Rory McIlroy’s spluttering, stuttering starts to major championships in recent years have often left him requiring snookers in a futile attempt to make up the lost ground.

On day one of the US PGA Championship at Southern Hills yesterday, though, the Northern Irishman got motoring like Hurricane Higgins clearing up the colours as he set a robust early target with a five-under 65.

Since winning the last of his four major titles in this very championship back in 2014 – yes, it’s that long ago – McIlroy has been a combined 35-over-par in the opening round of golf’s four grand slam events.

At April’s Masters, he found himself playing catch up after an opening one-over 73 before mounting a valiant salvage operation and claiming the runners-up spot with a rousing final day flourish. It was a familiar tale of what might have been.

In the marquee group yesterday with Tiger Woods and the career grand slam-chasing Jordan Spieth, McIlroy revelled in the limelight and dunted his playing partners so far into the margins they just about had to show the relevant passes and lanyards to get back in.

Spieth, the man in form, had to settle for an out-of-sorts two-over 72 while Woods, making his first appearance since his heroic Masters comeback and only a second competitive run after that shattering car crash, hirpled and grimaced his way to a 74.
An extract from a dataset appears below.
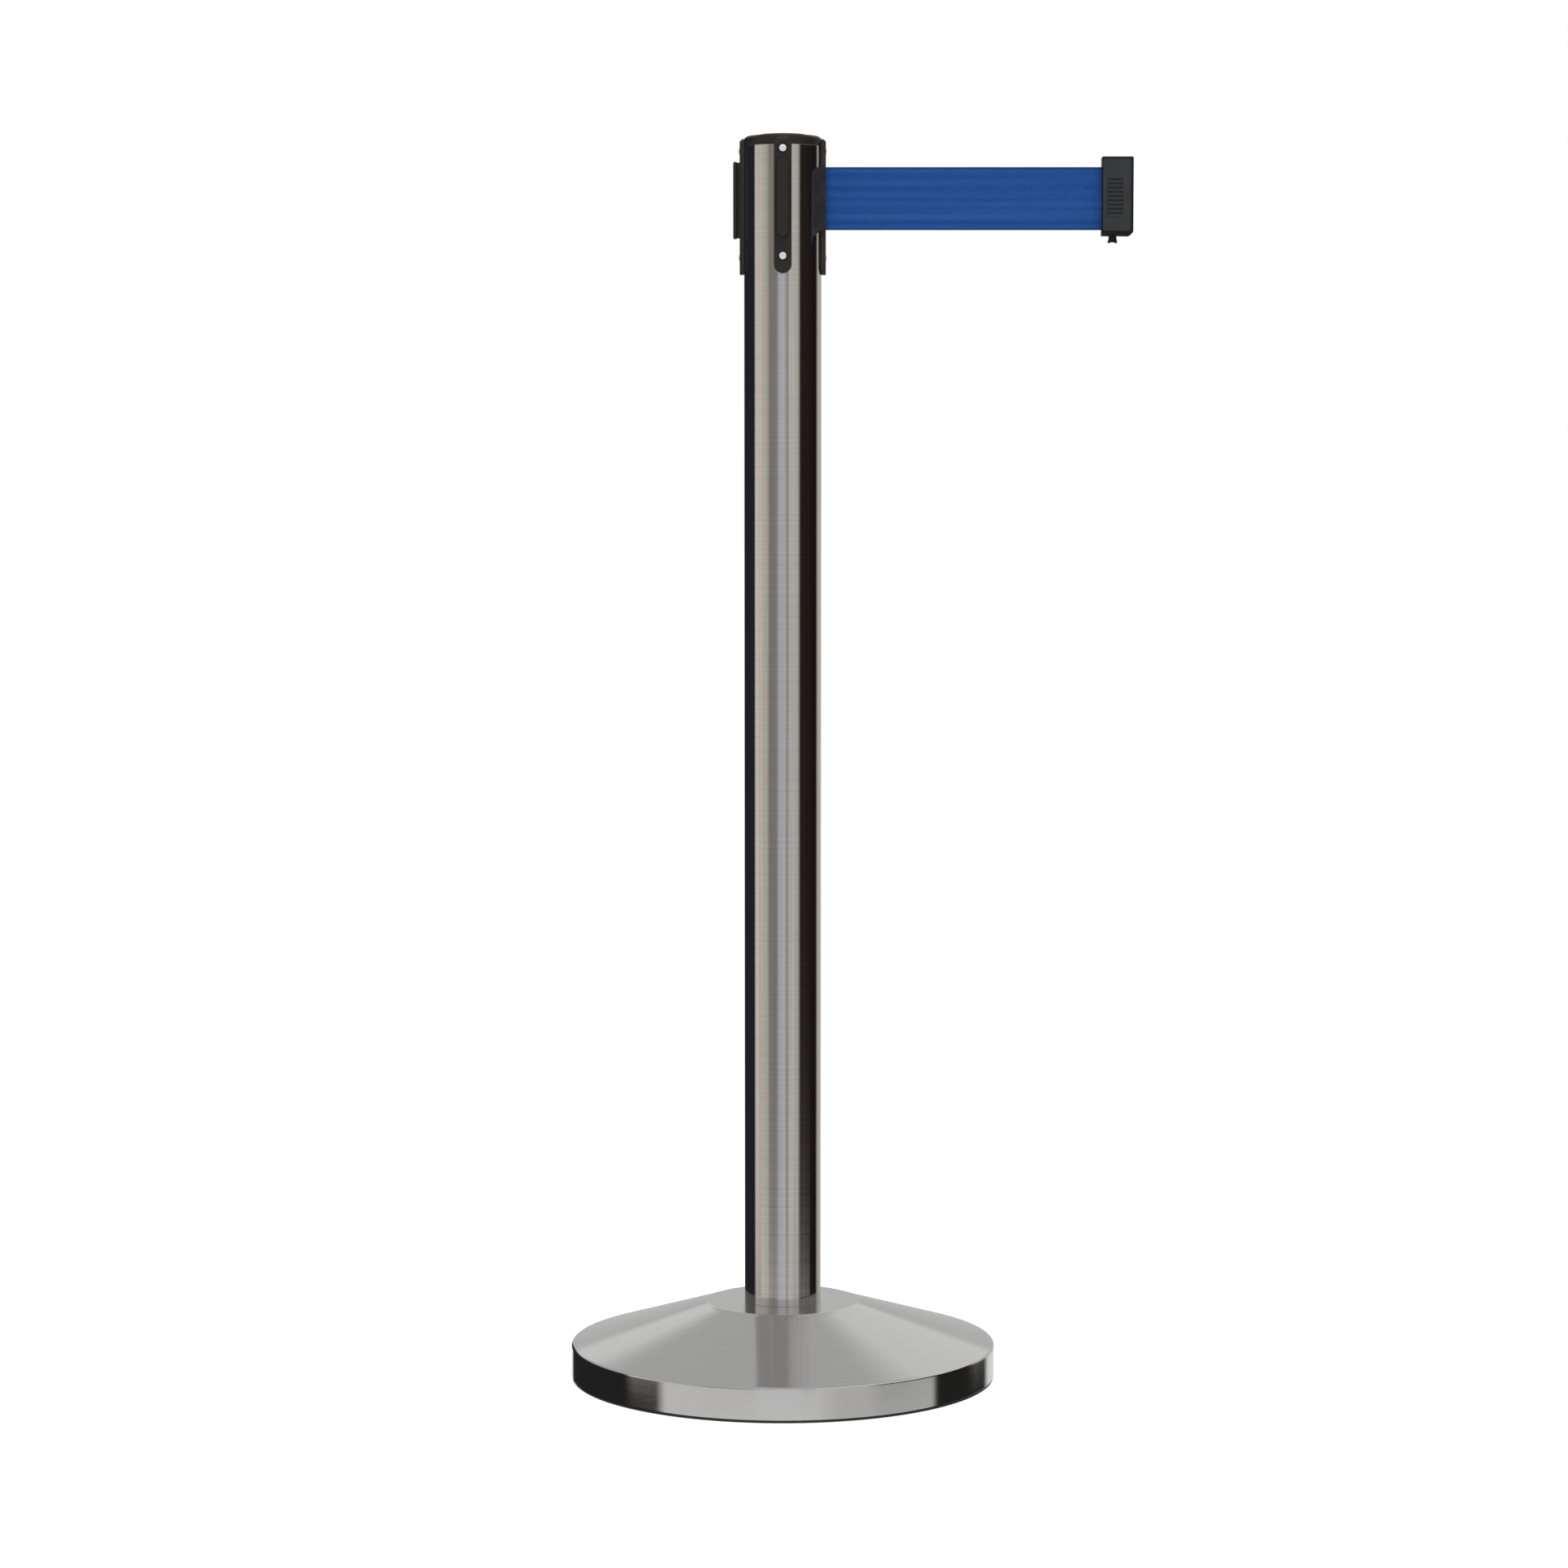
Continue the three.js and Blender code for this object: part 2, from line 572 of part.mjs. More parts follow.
/** The clock spring: a spiral strip round the spool's arbor. */
function powerSpring() {
  const startR = ARBOR_R + 0.8;
  const endR = BARREL_R - BARREL_WALL - 0.7;
  const steps = SPRING_TURNS * SPRING_STEPS;
  const path = [];
  for (let i = 0; i <= steps; i += 1) {
    path.push(polar(startR + (endR - startR) * i / steps, 360 * SPRING_TURNS * i / steps));
  }
  return ribbon(path, SPRING_T, [BARREL_Z[0] + 3, BARREL_Z[1] - 2]);
}

/** Outline of a spur gear with involute flanks; tooth 0 is centred on the angle given. */
function gearShape(teeth, centreDegrees, flankPoints) {
  const pitchR = GEAR_MODULE * teeth / 2;
  const baseR = pitchR * Math.cos(rad(PRESSURE_ANGLE));
  const rootR = pitchR - DEDENDUM * GEAR_MODULE;
  const tipR = pitchR + ADDENDUM * GEAR_MODULE;
  const involute = (r) => {
    const t = Math.sqrt(Math.max((r / baseR) ** 2 - 1, 0));
    return t - Math.atan(t);
  };
  const halfAtPitch = TOOTH_SHARE * Math.PI / teeth;
  const halfAngle = (r) => halfAtPitch + involute(pitchR) - involute(Math.max(r, baseR));
  const flank = flankPoints > 2 ? [rootR, pitchR, tipR] : [rootR, tipR];
  const points = [];
  for (let tooth = 0; tooth < teeth; tooth += 1) {
    const centre = rad(centreDegrees) + 2 * Math.PI * tooth / teeth;
    const place = (r, angle) => points.push([r * Math.cos(angle), r * Math.sin(angle)]);
    flank.forEach((r) => place(r, centre - halfAngle(r)));
    flank.toReversed().forEach((r) => place(r, centre + halfAngle(r)));
  }
  return shapeOf(points);
}

function spool() {
  const neckR = 8;
  const neckZ = FLANGE_LOW_Z[0] - 1.6;
  const body = lathe([
    [0, ARBOR_Z], [ARBOR_R, ARBOR_Z], [ARBOR_R, neckZ],
    [neckR, neckZ], [neckR, FLANGE_LOW_Z[0]],
    [FLANGE_R, FLANGE_LOW_Z[0]], [FLANGE_R, FLANGE_LOW_Z[1]], [SPOOL_HUB_R, FLANGE_LOW_Z[1]],
    [SPOOL_HUB_R, FLANGE_HIGH_Z[0]], [FLANGE_R, FLANGE_HIGH_Z[0]], [FLANGE_R, FLANGE_HIGH_Z[1]],
    [SPOOL_HUB_R, FLANGE_HIGH_Z[1]], [SPOOL_HUB_R, GEAR_Z[0] + 1], [0, GEAR_Z[0] + 1],
  ], SEG_HIDDEN);
  const gear = extrudeZ(gearShape(SPOOL_TEETH, 0, 2), GEAR_Z);
  return cut(join(body, gear), disc(SPOOL_BORE_R, HEAD_Z, 12));
}

const bush = (z0) => ring(SPINDLE_R + GAP, SPOOL_BORE_R - GAP, [z0, z0 + BUSH_H], 12);

function brakePinion() {
  const { x, y } = polar(GEAR_DISTANCE, BRAKE_AZIMUTH);
  const toothCentre = BRAKE_AZIMUTH - 180;
  const gear = extrudeZ(gearShape(PINION_TEETH, toothCentre, 3), GEAR_Z).translate(x, y, 0);
  return join(gear, rodZ(PINION_SHAFT_R, x, y, [GEAR_Z[1] - 1, DRUM_TOP_Z + 1]));
}

/** Hub with two flexing arms that carry friction weights near the drum's wall. */
function brakeRotor() {
  const { x, y } = polar(GEAR_DISTANCE, BRAKE_AZIMUTH);
  const [innerR, outerR] = [4.3, 6.2];
  const [start, stop] = [rad(-10), rad(115)];
  const [z0, z1] = ROTOR_Z;
  const halves = [0, Math.PI].map((turn) => {
    const shape = new THREE.Shape();
    shape.absarc(0, 0, outerR, start, stop, false);
    shape.absarc(0, 0, innerR, stop, start, true);
    const arm = box([1.5, outerR - 0.8], [-0.9, 0.3], ROTOR_Z);
    return join(extrudeZ(shape, ROTOR_Z, 6).rotateZ(turn), arm.rotateZ(turn));
  });
  const hub = disc(2.8, ROTOR_Z, 16);
  const bore = disc(PINION_SHAFT_R + GAP, [z0 - 1, z1 + 1]);
  return toGeometry(cut(join(hub, ...halves), bore)).translate(x, y, 0);
}

/** The belt from the coil, round the front guide pin and out to the slot. */
function beltLead() {
  const coilR = COIL_R + GAP + BELT_T / 2;
  const pinR = GUIDE_Y;
  const pin = new THREE.Vector2(GUIDE_X, -GUIDE_Y);
  const normal = THREE.MathUtils.radToDeg(pin.angle() + Math.acos(-(coilR + pinR) / pin.length()));
  const path = [polar(coilR, normal + 180)];
  const turned = ((normal % 360) + 360) % 360;
  const steps = 5;
  for (let i = 0; i <= steps; i += 1) {
    path.push(polar(pinR, turned + (90 - turned) * i / steps).add(pin));
  }
  path.push(new THREE.Vector2(STRIP_FACE_X + GAP, 0));
  return ribbon(path, BELT_T, BELT_Z);
}

function buildCassette(parent) {
  piece(parent, 'cassette_housing', cassetteHousing(), 'blackPlastic');
  piece(parent, 'cassette_base_plate', cassetteBasePlate(), 'blackPlastic');
  piece(parent, 'cassette_lid', cassetteLid(), 'blackPlastic');
  const [azimuthA, azimuthB] = PLATE_SCREW_AZIMUTHS;
  piece(parent, 'base_plate_screw_a', plateScrew(azimuthA), 'steel');
  piece(parent, 'base_plate_screw_b', plateScrew(azimuthB), 'steel');
  piece(parent, 'spindle', spindle(), 'steel');
  piece(parent, 'spindle_clip', spindleClip(), 'springSteel');
  piece(parent, 'guide_pin_front', guidePin(-GUIDE_Y), 'steel');
  piece(parent, 'guide_pin_back', guidePin(GUIDE_Y), 'steel');
  piece(parent, 'spring_barrel', springBarrel(), 'whitePlastic');
  piece(parent, 'spring_cover', springCover(), 'whitePlastic');
  piece(parent, 'power_spring', powerSpring(), 'springSteel');
  piece(parent, 'belt_lead', beltLead(), 'webbing');
}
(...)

There were no trials and tribulations for McIlroy, however, as he put together an eye-catching performance of power, poise, purpose and a fair dollop of polish. There may have been a time when he was intimidated by a grouping with Woods. Not on this outing, though. His 65 was his best start to a major since the 2011 US Open. And he won that by a country mile. It’s a visibly uncomfortable Woods who needs those snookers now.

An aggressive approach reaped plenty of rewards for McIlroy. It was, in many ways, a vintage display and the kind of energetic, captivating and bold offensive that brought him four majors title between 2011 and 2014. He’s not claimed one since but this was a significant statement of intent.

Four birdies in a row from the 12th – McIlroy started on the 10th – thrust him to the top. A brace of birdies at the second a fifth got him to six-under but the charge was tempered when he leaked shots on both the par-3s at six and eight.

McIlroy repaired some of that damage on his last hole, plonking a gap wedge from the rough to within 15-feet and trundling in the birdie putt. A vigorous pump of the fist underlined the importance of the moment. It had been a good day at the office. McIlroy bounded up to the recorder’s hut with a considerable bounce in his step. His strut was justified.

“Look, it was a great start to the tournament,” he said with a satisfied smile. “I’ve been playing well coming in here, been carrying some good form. Obviously I took a lot from the last round at Augusta (finishing with a 64 in the Masters), played well up in DC at the Wells Fargo and played good in the practice rounds earlier this week.

“When your game is feeling like that, it’s just a matter of going out there and really sticking to your game plan, executing as well as you possible can and of staying in your own little world. I did that really well.”

As McIlroy stamped his authority on affairs, Scotland’s Robert MacIntyre, another of the early starters, put on another impressive showing among the global elite and finished with a level-par 70.

The 25-year-old Oban lefty, who has made the cut in all eight majors that he has played in, made a sprightly start to his round and, having started on the back nine, found himself two-under through four holes. The Tulsa wind started to build on MacIntyre’s inward half and, despite leaking a couple of shots coming home, the young Scot was pretty content with his solid showing.

“On the back nine, it was a lot tougher, the holes were a lot longer, you had a lot more crosswinds, but, overall, we’ll take level par,” said the Scottish No 1. “Overall, my game is right there. It was a bit disappointing not to come off under-par, but I holed a nice one on my last, which is a bonus.”